Appellant was convicted of murder in the second degree, and his punishment fixed at imprisonment for 25 years.
The first question considerеd in brief of appellant’s counsel relates to the action of the court in overruling the motion to quash the venire, and grant a continuance upon the ground that the service of the venire was insufficient. The trial was had on May 27, 1924, and service of the venirе was on the day previous. The mere fact that the venire could and doubtless should have been served a few days earlier, does not appear to have worked any prejudice to defendant, and presents no sufficient ground for reversal, as wаs held in Scott v. State,
Refused charge No. 1 is argumentative. Moreover, the substance of this charge is embraced in oral chаrge of the court, and charge No. 8 given for the defendant. Charge 29, refused to the defendant, is substantially covered in given chargеs 1 and 2, and, also, the oral charge.
Refused charge 36 exacts too high a degree of proof, and its refusal was not errоr. 1 Mayfield Dig. 176. The court in the oral charge fully and fairly instructed the jury upon the question of credibility of a witness on account of bias, рrejudice or ill will. Refused charge 31 was sufficiently covered by the oral charge.
The deceased, a negro woman, was shot through the stomach with a pistol in the hands of the defendant, and died as a result thereof. The defense insisted the shooting was accidental, while the state offered proof tending to show the contrary. At the time the shot was fired, deceased was sitting in a chair in thе house with her baby in her lap. There was no error in permitting the state’s witness to state that the baby’s leg and clothes were powdеr burned; all of this was admissible as a part of the res gestae. That the baby of deceased was in her lap at the time was proven without conflict, and admitted by defendant. Very clearly, no prejudicial error was committed in permitting the witness, Lucinda Cary, the оlder child of deceased, to answer that she had a “baby sister.”
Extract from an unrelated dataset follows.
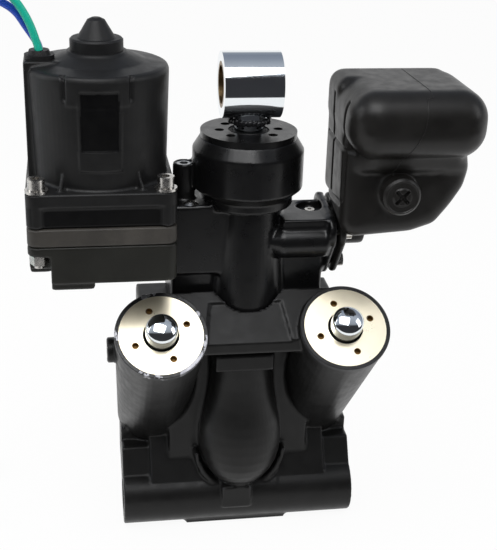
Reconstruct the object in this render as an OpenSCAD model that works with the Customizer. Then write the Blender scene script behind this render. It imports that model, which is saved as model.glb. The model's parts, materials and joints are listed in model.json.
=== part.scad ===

John Cary, husband of deceased, testified to a dying declaratiоn, sufficient predicate having been made by his evidence for the admission of the statement, that she (deceased) told him “that she was going to die.” Defendant moved to exclude the entire answer of this witness embracing the dying declaration. In argument particulаr stress is laid upon the last sentence in the answer, “and she said the reason he shot, because she wouldn’t have him,” as objectionable, as not giving the language of deceased, but only a conclusion or opinion. Whether subject to this criticism need not be considered, as no specific objection was made thereto, but only to the whole answer, a large portion of which was very clearly not subject to the criticism in this respect. Clearly, no reversible error here appears.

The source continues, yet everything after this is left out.